Some watch faces are fun because they let you build your own. These designs shine when they offer deep complication control, adjustable fonts, multiple color systems, and modular layouts that can evolve as your needs change.

Galaxy Watch users tend to benefit most here, as larger screens allow more complications without hurting readability. Pixel Watch owners should prioritize faces with smart spacing and adaptive scaling, otherwise customization can quickly feel crowded.

From a usability standpoint, these faces are best for users who enjoy spending a few minutes in the companion app fine-tuning layouts. Once dialed in, they can replace multiple faces by shifting roles between workdays, workouts, and weekends.

If You Want Fun Without Killing Battery Life

Not all expressive faces are battery hogs. Minimalist designs that use color creatively, playful typography, or subtle background textures can feel fun while remaining extremely efficient.

These faces work especially well on Pixel Watch, where OLED blacks and soft gradients add visual depth without relying on constant motion.

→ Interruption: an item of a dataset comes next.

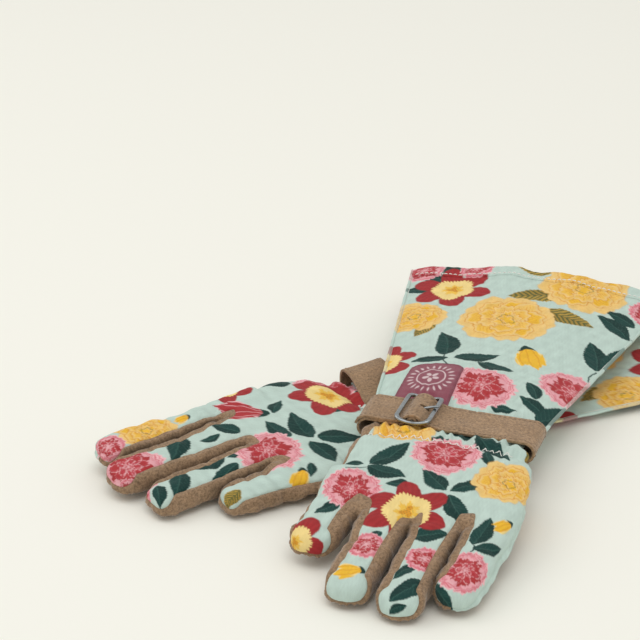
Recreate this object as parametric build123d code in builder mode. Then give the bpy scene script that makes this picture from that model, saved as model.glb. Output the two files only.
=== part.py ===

Galaxy Watch users can also benefit, particularly if you rely heavily on always-on display throughout the day.

Look for faces that offer a distinct AOD layout rather than simply dimming the main screen. The best ones reduce refresh activity, simplify seconds indicators, and strip out nonessential complications when the display is idle.

If Fitness and Health Are Still Your Priority

For users who live in their activity rings, step counts, and heart rate graphs, fun comes from seeing progress at a glance. The best faces in this category blend playful design with clearly legible health metrics.

Galaxy Watch models handle dense data layouts better, especially during workouts or outdoor use where brightness matters. Pixel Watch users should favor faces that highlight one or two core metrics rather than trying to show everything at once.

Battery impact varies widely here. Faces that constantly refresh live heart rate or calorie data can drain faster, so it’s worth choosing designs that update metrics intelligently rather than continuously.

If You Want a Face That Works Everywhere

Some users want one face that can handle meetings, workouts, errands, and evenings out without feeling out of place. These hybrid designs balance personality with restraint, often using clean layouts accented by color or subtle motion.

On Pixel Watch, these faces feel especially natural thanks to the domed glass and compact case, pairing well with lightweight silicone or woven bands for all-day comfort. On Galaxy Watch, they benefit from slightly larger text and more aggressive contrast, making them easy to read in any lighting.

These are usually the safest long-term choices, offering solid battery performance, excellent legibility, and enough customization to stay interesting over time.

Final Thoughts: Choosing Fun That Lasts

The best fun watch face isn’t the one that looks most impressive in a Play Store screenshot, but the one that still makes you smile after a week of real wear. Screen size, battery tolerance, and how often you glance at your wrist matter far more than novelty alone.

Pixel Watch rewards restraint, thoughtful spacing, and expressive simplicity. Galaxy Watch thrives with bold layouts, richer data, and more experimental design. When a face respects those strengths, customization stops feeling like a compromise and starts feeling personal.

Treat your watch face like a favorite strap or dial style rather than a disposable novelty. Choose one that fits your daily rhythm, and Wear OS becomes not just customizable, but genuinely enjoyable to live with.